Move from subsidies to real investment

There is a strong need for the Indian government to place equal, and possibly more, attention on capital formation using its financial resources. The government is pumping enough funds in this sector but not effectively. Total government spending on agriculture is 20-25% of our GDP. 80% of this spending is on subsidies, which offer no value or asset creation. Only the remaining 20% is spent on investments.

As the graph below shows, agricultural subsidies by the government are four times Gross Capital Formation, which is a country’s net amount of fixed capital accumulation such as investment in property, plant and equipment (excluding land purchase and depreciation).

investing-in-progress01

Instead, the government should make capital intensive investments in areas such as irrigation pump sets and other farm machinery. Investments that help simplify the food value chain, establish infrastructure, and organise retail in food will only help accelerate the economy.

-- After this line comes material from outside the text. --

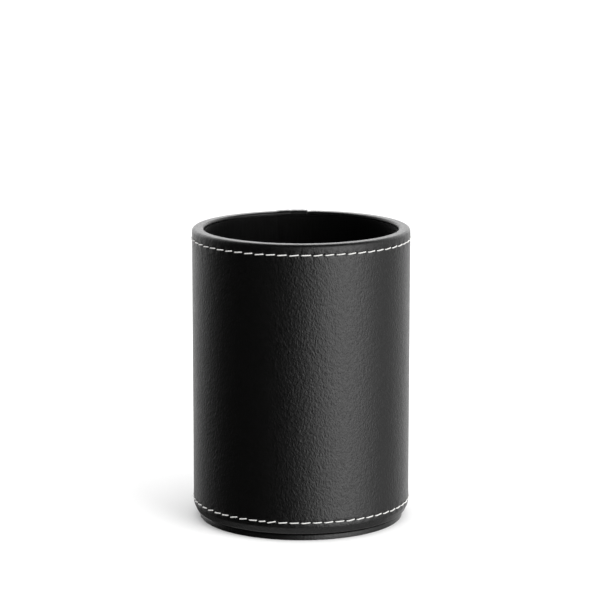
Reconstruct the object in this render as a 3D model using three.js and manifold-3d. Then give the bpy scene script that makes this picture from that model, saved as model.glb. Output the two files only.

Improve the Research intensity ratio

The research intensity ratio measures a country’s spending on agricultural R&D. The ratio is based on the total spending on agricultural R&D as a percentage of Agricultural GDP (AgGDP). As seen in the chart below, India’s research intensity ratio is one of the lowest.

investing-in-progress02

India’s research intensity ratio has been languishing at 0.4% of AgGDP for a number of years even though we are the second largest spender on agricultural R&D among developing countries.

investing-in-progress03

In the 12th Five-year plan, the government committed to increasing the research intensity ratio from 0.4% to 1% of AgGDP. While maintaining the volume of investment, the government can ensure a significant increase in the value of return from such investments by simplifying processes and regulations in research and development.

Parting Thoughts

The focus of central and state governments must broaden in order to spur agricultural development. There is a need to diversify investment beyond crop related R&D in areas like livestock, fisheries, natural resource management, and agricultural engineering. A better research intensity ratio will lay the groundwork for more sectors within agriculture to contribute to the overall ROI. Only then can the sector effectively begin to improve food and nutrition security, reduce poverty, and bring economic prosperity.